Dein Kind hat sie nicht verdient. Du hattest sie als Kind auch nicht verdient. Auch du hättest jemanden gebraucht, der dich vor deiner missbilligenden Nachbarin und deinem mobbenden Mathelehrer geschützt hätte.

Dass das nicht immer möglich sein wird, ist auch klar. Die romantische, perfekte Idealkindheit wird es niemals geben. Für niemanden.

Aber ständig daran zu arbeiten, wie wir unsere Kinder glücklicher aufwachsen lassen können, ist nichtsdestotrotz ein wichtiges Ziel – so als Richtung. Oder was meinst du?

Denn Fakt ist eins: Je sicherer die (frühe) Kindheit verläuft, umso stärker wird dein Kind als Erwachsener sein. (Nein, es wird nicht überheblich oder narzisstisch werden. Im Gegenteil. Es wird selbstsicher, mitfühlend und sozialkompetent sein.) Aber Demütigungen, Angst und Ausgeliefertsein schwächen kleine Menschen. Immer.

Sei eine Löwenmutter! (Ja, Papas, ihr auch analog.) Die Löwin ist in dir. Du brauchst ihr nur die Ketten abzunehmen. Mut ist kein Gefühl. Keine Fähigkeit. Mut ist eine Entscheidung. Triff sie. Für dich und dein Kind. YES BABY, you can!

Schön und gut, aber jetzt fragst du dich:

Wie kommuniziere ich das geschickt?

Immerhin wollen wir gegenseitigen Respekt (vor)leben. Aber vielleicht liebst du es auch zu provozieren? Oder andere mit Zynismus zu schlagen? Wir wollen alle authentisch leben, uns nicht verstellen.

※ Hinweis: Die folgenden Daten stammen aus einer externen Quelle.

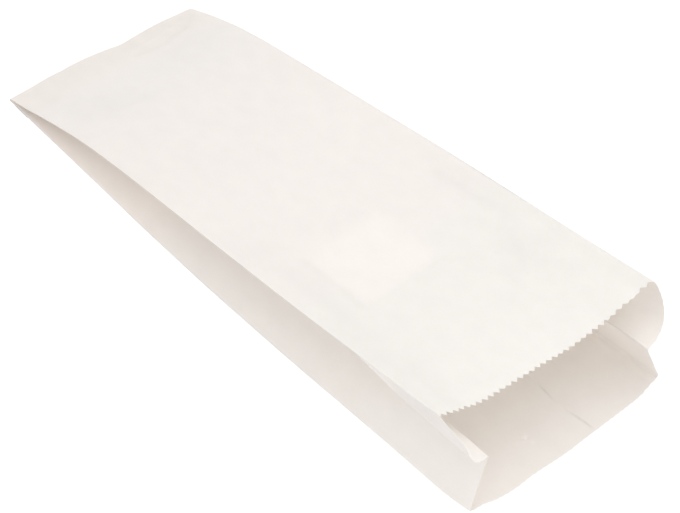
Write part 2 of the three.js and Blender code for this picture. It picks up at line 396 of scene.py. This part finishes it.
def lower_strip_point(side, reach, behind):
    """A place on the gusset's lower strip, by its distance from the lower fold."""
    a, b, t = lower_fold(side, behind), crease(side, behind), reach / STRIP_WIDTH
    return mix(a[0], b[0], t), mix(a[1], b[1], t)


def round_fold_point(side, share, behind):
    """A place on the soft turn from the back panel into the lower strip, from -1 to 1 across the turn."""
    radius = through(FOLD_RADIUS, behind)
    a = back_point(side * (HALF_WIDTH - radius), behind)
    b = lower_strip_point(side, radius, behind)
    k = lower_fold(side, behind)
    t = (share + 1) / 2

    def turn(i):
        corner = k[i] + FOLD_SWELL * (k[i] - (a[i] + b[i]) / 2)
        return (1 - t) ** 2 * a[i] + 2 * t * (1 - t) * corner + t ** 2 * b[i]
    return turn(0), turn(1)


def knee_curve(behind):
    """Points with their distances along the left upper strip's section, from its crease to its fold."""
    c, f = crease(LEFT, behind), upper_fold(LEFT, behind)
    fade = smooth(*KNEE_FADE, behind)
    k = (mix(through(KNEE_ACROSS, behind), mix(c[0], f[0], KNEE_SHARE), fade),
         mix(through(KNEE_HEIGHT, behind), mix(c[1], f[1], KNEE_SHARE), fade))
    curve, run = [(c, 0.0)], 0.0
    for step in range(1, KNEE_STEPS + 1):
        t = step / KNEE_STEPS
        place = tuple((1 - t) ** 3 * c[i] + 3 * t * (1 - t) * k[i] + t ** 3 * f[i] for i in (0, 1))
        run += math.dist(curve[-1][0], place)
        curve.append((place, run))
    return curve


def left_strip_point(reach, behind):
    """The left upper strip follows its knee curve."""
    curve = knee_curve(behind)
    run = reach / STRIP_WIDTH * curve[-1][1]
    return tuple(through([(d, p[i]) for p, d in curve], run) for i in (0, 1))


def right_strip_point(reach, behind):
    """The right upper strip bows outward from the straight line between its crease and its fold."""
    a, b = crease(RIGHT, behind), upper_fold(RIGHT, behind)
    across, up = b[0] - a[0], b[1] - a[1]
    length, u = math.hypot(across, up), 2 * reach / STRIP_WIDTH - 1
    bow = through(STRIP_BOW, behind) * (1 - u * u) * (1 + STRIP_SKEW * u + STRIP_SQUARE * u * u)
    share = reach / STRIP_WIDTH
    return mix(a[0], b[0], share) + up / length * bow, mix(a[1], b[1], share) - across / length * bow


def upper_strip_point(side, reach, behind):
    """A place on the gusset's upper strip, by its distance from the crease."""
    return left_strip_point(reach, behind) if side == LEFT else right_strip_point(reach, behind)


# ---- the sheet's columns, in order round the bag ----

def spread(length, step):
    """Places between two folds, with one close to each fold so that the fold stays crisp."""
    count = round(length / step)
    return [FOLD_HINGE] + [length * k / count for k in range(1, count)] + [length - FOLD_HINGE]


def column(point, around, lift, cut, tooth=0.0, fold=0.0, thick=0.0, part="", across=0.0,
           shade=lambda behind: 0.0):
    """One line of the sheet's points from the mouth to the closed end.

    point gives its place in the section at a distance behind the mouth, around its place round the
    sheet, lift its height in the stack of layers, cut where it starts, and tooth its share of a tooth.
    thick is 1 where the paper is double, shade is the painted light and shade on it, 0 being none, and
    fold is 1 on a fold, which gets a painted highlight.
    """
    return dict(point=point, around=around, lift=lift, cut=cut, tooth=tooth, fold=fold, thick=thick,
                part=part, across=across, shade=shade)


def seam_place(offset):
    """A line that follows the seam's free edge at a distance."""
    return lambda y: through(SEAM_EDGE, y) + offset


def back_column(across, around, lift=0.0, step_share=0.0, thick=0.0):
    """A column on the back panel. across is a number, or a function of the place behind the mouth."""
    if callable(across):
        near = across(0)

        def point(y):
            x, z = back_point(across(y), y)
            return x, z + through(SEAM_STEP, y) * step_share
    else:
        near = across

        def point(y):
            return back_point(across, y)
    return column(point, around, lift, through(BACK_CUT, near), tooth=TOOTH_SHARE["back"], thick=thick,
                  part="back", across=near, shade=lambda y: back_painted_shade(near, y))


def back_painted_shade(across, behind):
    """Painted shade inside the back panel along its lip and at its right side, and painted light at its left
    fold.
    """
    lip = zone("back, lip", behind=behind) * bell(LIP_MIDDLE, LIP_REACH, across)
    left = zone("back, left fold", across=across, behind=behind)
    return zone("back, right side", across=across) + lip + left


def strip_painted_shade(side, reach, behind):
    """Painted light and shade on a gusset strip. reach is the distance from the crease, or 0 on the lower
    strip.

    The right gusset gets painted light under its crease and painted shade high inside the mouth. The left
    one gets painted light along its length and painted shade on its standing part at the mouth.
    """
    if side == RIGHT and reach:
        return zone("right gusset, high inside", up=reach, behind=behind)
    if side == RIGHT:
        return zone("right gusset, under its crease", behind=behind)
    painted_light_peak = (PAINTED_LIGHT_UPPER if reach else PAINTED_LIGHT_LOWER) * bell(PAINTED_LIGHT_PLACE, PAINTED_LIGHT_REACH, behind)
    painted_light_along = zone("left gusset", behind=behind) + zone("left gusset, far half", behind=behind)
    return painted_light_along + painted_light_peak + zone("left gusset, standing part", up=reach, behind=behind)


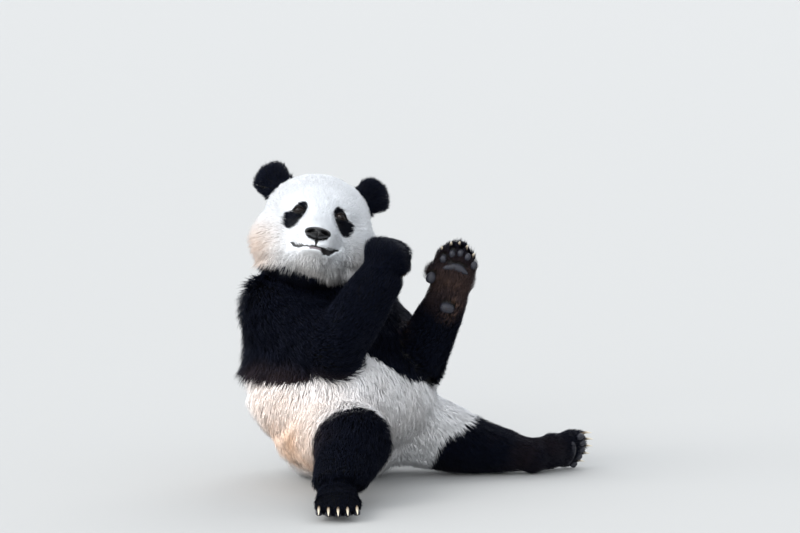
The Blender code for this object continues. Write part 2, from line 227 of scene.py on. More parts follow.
def ear_matrix(side):
    """An ear's own frame, in the head's: +X points out along the ear and -Y is its front."""
    turn = turn_by(-EAR_ANGLE * side, "Y") @ turn_by(EAR_TURN * side, "Z")
    return Matrix.Translation(EAR_CENTRE * (side, 1, 1)) @ turn


def facing(ahead, under):
    """The turn that points +Z ahead, and -Y as nearly under as it can."""
    up = Vector(ahead).normalized()
    back = -(Vector(under) - Vector(under).dot(up) * up).normalized()
    return Matrix((back.cross(up), back, up)).transposed().to_4x4()


def paw_matrix(name):
    origin, toes, sole = PAWS[name]
    return Matrix.Translation(origin) @ facing(toes, sole)


HEAD_TURN = turn_by(HEAD_YAW, "Z") @ turn_by(HEAD_PITCH, "X") @ turn_by(HEAD_ROLL, "Y")
HEAD = Matrix.Translation(HEAD_CENTRE) @ HEAD_TURN
TO_HEAD = HEAD.inverted()


# Blender helpers


def linear(code):
    """A linear colour from an sRGB hex code."""
    parts = [int(code[i : i + 2], 16) / 255 for i in (1, 3, 5)]
    return [c / 12.92 if c <= 0.04045 else ((c + 0.055) / 1.055) ** 2.4 for c in parts] + [1.0]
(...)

Ich denke, es gibt kein Pauschalrezept. So verschieden wie du und ich sind, so verschieden sehen auch unsere Antworten aus. Aber je mehr wir uns jeden Tag aufs Neue (gerade auch nach Rückschlägen) für Respekt, Mut und Liebe einsetzen, umso authentischer und sicherer werden wir die Grenzen unseres Kindes schützen können. Und umso besser wird es uns auch in dem Zuge gelingen, unsere eigenen Grenzen wahrzunehmen und zu verteidigen. Sich im Vorfeld Gedanken zu machen: Was sind deine und meine Grenzen und die meines Kindes? Was ist okay und wo ist ein Tabu? – All das macht uns innerlich fit für respektvolles und gleichzeitig klares Kommunizieren.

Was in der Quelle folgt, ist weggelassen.